The reader cannot help but applaud Socrates’ skill in exposing the absurdity of Meletus’ accusations, but the Athenian jury nevertheless found Socrates guilty. What went wrong? Meletus was an Athenian everyman. When Socrates insulted Meletus he insulted every member of the jury by proxy. The cross-examination itself probably wouldn’t have lost the case for Socrates, but he did other things to alienate the jury and insure his conviction. (Among other things, he told the jury he was the smartest man in the world and suggested to them that he should be treated as a hero rather than punished as a criminal).

We might well ask why the smartest man in the world would pursue such a suicidal course of action. Socrates, who was in his 80’s, was less concerned about winning his case before the jury than he was about vindicating himself to posterity.
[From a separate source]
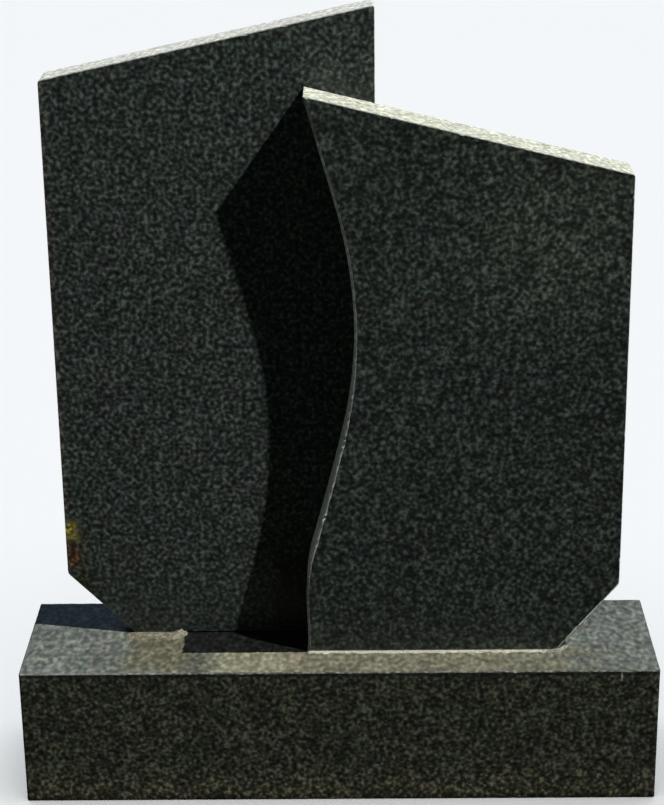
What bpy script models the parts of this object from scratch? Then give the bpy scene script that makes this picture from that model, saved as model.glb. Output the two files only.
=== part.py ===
"""A headstone of two dark stone slabs, one set in front of the other, on a block plinth.

The rear slab is the taller one and its top climbs to the right. The front slab stands against
its right half, with an S-shaped left side and a top that falls to the right. Each slab has one
lower outer corner cut off and stands on a thin bed of mortar.

Metres, +Z up, front face towards -Y. The origin is the middle of the plinth's underside.
"""

import math

import bmesh
import bpy

# Clear space kept between two pieces that touch
TOUCH_GAP = 0.0003

# Plinth: how far its top shows around the pair of slabs, and its height
FRONT_LEDGE = 0.069
BACK_LEDGE = 0.051
LEFT_LEDGE = 0.066
RIGHT_LEDGE = 0.060
PLINTH_HEIGHT = 0.227
PLINTH_ARRIS = 0.003

# Rear slab
REAR_WIDTH = 0.496
REAR_THICKNESS = 0.060
REAR_LEFT_HEIGHT = 0.903
REAR_RIGHT_HEIGHT = 1.0085
REAR_CUT_WIDTH = 0.103
REAR_CUT_HEIGHT = 0.105

# Front slab
FRONT_WIDTH = 0.488
FRONT_THICKNESS = 0.070
FRONT_LEFT_HEIGHT = 0.891
FRONT_RIGHT_HEIGHT = 0.7705
FRONT_CUT_WIDTH = 0.095
FRONT_CUT_HEIGHT = 0.113

# How far the rear slab runs on behind the front slab's left foot
SLAB_OVERLAP = 0.110

# Flat arris along every slab edge
SLAB_ARRIS = 0.0015

# Lean of the S-shaped side from the vertical, positive to the right going up:
# (share of the side's height, degrees), even in between and steady beyond the ends
S_LEANS = ((0.096, -1.4), (0.195, 16.0), (0.396, 13.3), (0.820, -15.5))
S_STEPS = 44

# Mortar beds under the slabs, and what was pressed out of them
BED_THICKNESS = 0.0020
BED_SQUEEZE = 0.003
SMEAR_WIDTH = 0.080
SMEAR_REACH = 0.030

# Edges that turn by more than this get an arris; the facets of the S-shaped side don't
ARRIS_ANGLE = math.radians(30)


def lean_at(share):
    """Return the S-shaped side's lean in radians at a share of its height."""
    below = S_LEANS[0]
    for above in S_LEANS:
        if share <= above[0]:
            break
        below = above
    else:
        return math.radians(above[1])
    if above is below:
        return math.radians(below[1])
    part = (share - below[0]) / (above[0] - below[0])
    return math.radians(below[1] + part * (above[1] - below[1]))


def s_side(foot_x, foot_z, height):
    """Return the (x, z) points of the S-shaped side, from its foot up."""
    rise = height / S_STEPS
    points = [(foot_x, foot_z)]
    for step in range(S_STEPS):
        x, z = points[-1]
        lean = lean_at((step + 0.5) / S_STEPS)
        points.append((x + rise * math.tan(lean), z + rise))
    return points


def prism(name, outline, start, direction):
    """Make a closed solid by pushing a flat outline along a direction.

    outline is a list of (u, v) pairs. A direction along Y reads them as x and z, and one
    along Z reads them as x and y. start is the place of the first face on that axis.
    """
    bm = bmesh.new()
    if direction[1]:
        corners = [bm.verts.new((u, start, v)) for u, v in outline]
    else:
        corners = [bm.verts.new((u, v, start)) for u, v in outline]
    first = bm.faces.new(corners)
    pushed = bmesh.ops.extrude_face_region(bm, geom=[first])
    moved = [item for item in pushed["geom"] if isinstance(item, bmesh.types.BMVert)]
    bmesh.ops.translate(bm, verts=moved, vec=direction)
    bmesh.ops.recalc_face_normals(bm, faces=bm.faces)
    mesh = bpy.data.meshes.new(name)
    bm.to_mesh(mesh)
    bm.free()
    piece = bpy.data.objects.new(name, mesh)
    bpy.context.scene.collection.objects.link(piece)
    return piece


def add_arris(piece, width):
    """Take a flat arris off the sharp edges of a piece."""
    bevel = piece.modifiers.new("arris", "BEVEL")
    bevel.width = width
    bevel.segments = 1
    bevel.limit_method = "ANGLE"
    bevel.angle_limit = ARRIS_ANGLE


def finish(piece, color, roughness):
    """Give a piece its own stone material."""
    material = bpy.data.materials.new(piece.name)
    material.use_nodes = True
    shader = material.node_tree.nodes["Principled BSDF"]
    shader.inputs["Base Color"].default_value = (*color, 1.0)
    shader.inputs["Roughness"].default_value = roughness
    shader.inputs["Metallic"].default_value = 0.0
    piece.data.materials.append(material)


def clear_scene():
    """Remove what the opened scene holds."""
    for item in list(bpy.data.objects):
        bpy.data.objects.remove(item, do_unlink=True)


def build():
    """Build the five pieces of the headstone."""
    pair_width = REAR_WIDTH + FRONT_WIDTH - SLAB_OVERLAP
    plinth_width = LEFT_LEDGE + pair_width + RIGHT_LEDGE
    pair_depth = FRONT_THICKNESS + TOUCH_GAP + REAR_THICKNESS
    plinth_depth = FRONT_LEDGE + pair_depth + BACK_LEDGE

    # Places, all worked out from the plinth's front left corner
    left_end = -plinth_width / 2
    front_end = -plinth_depth / 2
    rear_left = left_end + LEFT_LEDGE
    rear_right = rear_left + REAR_WIDTH
    front_left = rear_right - SLAB_OVERLAP
    front_right = front_left + FRONT_WIDTH
    front_face = front_end + FRONT_LEDGE
    front_back = front_face + FRONT_THICKNESS
    rear_face = front_back + TOUCH_GAP
    rear_back = rear_face + REAR_THICKNESS
    foot_z = PLINTH_HEIGHT + BED_THICKNESS
    bed_z = PLINTH_HEIGHT + TOUCH_GAP
    bed_depth = BED_THICKNESS - 2 * TOUCH_GAP

    # Plinth
    block = [
        (left_end, 0.0),
        (-left_end, 0.0),
        (-left_end, PLINTH_HEIGHT),
        (left_end, PLINTH_HEIGHT),
    ]
    plinth = prism("plinth", block, front_end, (0.0, plinth_depth, 0.0))
    add_arris(plinth, PLINTH_ARRIS)
    finish(plinth, (0.045, 0.050, 0.043), 0.35)

    # Rear slab, with its lower left corner cut off and its top climbing to the right
    rear_foot = rear_left + REAR_CUT_WIDTH
    rear_outline = [
        (rear_foot, foot_z),
        (rear_right, foot_z),
        (rear_right, foot_z + REAR_RIGHT_HEIGHT),
        (rear_left, foot_z + REAR_LEFT_HEIGHT),
        (rear_left, foot_z + REAR_CUT_HEIGHT),
    ]
    rear_slab = prism("rear_slab", rear_outline, rear_face, (0.0, REAR_THICKNESS, 0.0))
    add_arris(rear_slab, SLAB_ARRIS)
    finish(rear_slab, (0.040, 0.046, 0.042), 0.25)

    # Front slab, with its S-shaped left side and its lower right corner cut off
    front_foot = front_right - FRONT_CUT_WIDTH
    front_outline = [
        (front_foot, foot_z),
        (front_right, foot_z + FRONT_CUT_HEIGHT),
        (front_right, foot_z + FRONT_RIGHT_HEIGHT),
    ]
    front_outline += reversed(s_side(front_left, foot_z, FRONT_LEFT_HEIGHT))
    front_slab = prism("front_slab", front_outline, front_face, (0.0, FRONT_THICKNESS, 0.0))
    add_arris(front_slab, SLAB_ARRIS)
    finish(front_slab, (0.040, 0.046, 0.042), 0.25)

    # Mortar bed under the front slab, pressed out in front and at both ends
    front_bed_outline = [
        (front_left - BED_SQUEEZE, front_face - BED_SQUEEZE),
        (front_foot + BED_SQUEEZE, front_face - BED_SQUEEZE),
        (front_foot + BED_SQUEEZE, front_back),
        (front_left - BED_SQUEEZE, front_back),
    ]
    front_bed = prism("front_mortar_bed", front_bed_outline, bed_z, (0.0, 0.0, bed_depth))
    finish(front_bed, (0.62, 0.58, 0.44), 0.90)

    # Mortar bed under the rear slab, pressed out behind and smeared forward at its left foot
    smear_right = rear_foot + SMEAR_WIDTH
    rear_bed_outline = [
        (rear_foot - BED_SQUEEZE, rear_face - SMEAR_REACH),
        (smear_right, rear_face - SMEAR_REACH),
        (smear_right, rear_face),
        (rear_right + BED_SQUEEZE, rear_face),
        (rear_right + BED_SQUEEZE, rear_back + BED_SQUEEZE),
        (rear_foot - BED_SQUEEZE, rear_back + BED_SQUEEZE),
    ]
    rear_bed = prism("rear_mortar_bed", rear_bed_outline, bed_z, (0.0, 0.0, bed_depth))
    finish(rear_bed, (0.45, 0.39, 0.27), 0.90)


clear_scene()
build()
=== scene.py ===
"""Looks of the two-slab headstone: stone with worn edges, sawn tops, mortar and dust.

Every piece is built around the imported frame, in metres, +Z up, front faces towards -Y.
"""

import logging
import math
from dataclasses import dataclass, field
from enum import Enum
from typing import Callable, Iterable, Sequence

import bmesh
import bpy
from mathutils import Matrix, Vector, geometry, noise


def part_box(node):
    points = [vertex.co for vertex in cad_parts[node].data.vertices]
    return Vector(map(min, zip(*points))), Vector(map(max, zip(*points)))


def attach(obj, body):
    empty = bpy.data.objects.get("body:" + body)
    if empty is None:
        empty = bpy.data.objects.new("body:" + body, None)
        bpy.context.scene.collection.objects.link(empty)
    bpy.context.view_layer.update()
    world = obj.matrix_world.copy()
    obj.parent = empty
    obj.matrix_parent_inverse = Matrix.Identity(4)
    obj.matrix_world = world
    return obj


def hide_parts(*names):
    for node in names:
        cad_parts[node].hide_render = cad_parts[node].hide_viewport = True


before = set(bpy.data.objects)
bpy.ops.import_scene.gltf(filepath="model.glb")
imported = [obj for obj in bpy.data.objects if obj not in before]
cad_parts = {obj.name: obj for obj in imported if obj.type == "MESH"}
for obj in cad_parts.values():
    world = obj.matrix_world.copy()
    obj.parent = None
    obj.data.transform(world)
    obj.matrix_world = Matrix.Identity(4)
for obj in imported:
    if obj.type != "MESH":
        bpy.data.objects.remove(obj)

LOG = logging.getLogger("headstone")
MM = 0.001
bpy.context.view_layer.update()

# Width of the photograph's frame, in pixels
IMAGE_WIDTH = 664

# Upward share of a side's outward direction, by which the sides of an outline are told apart
FOOT_BELOW = -0.95
CUT_BELOW = -0.3
TOP_ABOVE = 0.6

# Reading an outline from the frame: corners closer than WELD are one, and the bevels at real
# corners are shorter than LONGEST_BEVEL
WELD = 0.01 * MM
LEVEL_SLACK = 0.05 * MM
LONGEST_BEVEL = 5 * MM

# Edges that turn by less than this are shaded smooth
SOFT_ANGLE = math.radians(40)
# The inner points of a cap keep this share of their spacing from its border
CAP_CLEARANCE = 0.6

Color = tuple[float, float, float]


class Side(Enum):
    """The sides of a stone's outline, by the way they face."""

    FOOT = "foot"
    CUT = "cut corner"
    LEFT = "left"
    TOP = "top"
    RIGHT = "right"


class Skin(Enum):
    """The finished surfaces of one stone, in the order of its material slots."""

    FRONT = 0
    ARRIS = 1
    WALL = 2
    BACK = 3


# Shader node groups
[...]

His cross-examination of Meletus was a resounding success at achieving the objective of vindicating him to posterity.

As practitioners, we will seldom represent clients who will want to sacrifice their cases on the altar of achieving some other objective. We must always remember that our objective as trial lawyers is to win the case at trial. In order to do that we must win the jury. We must tailor our cross-examination to appeal to the jury we have in the courtroom.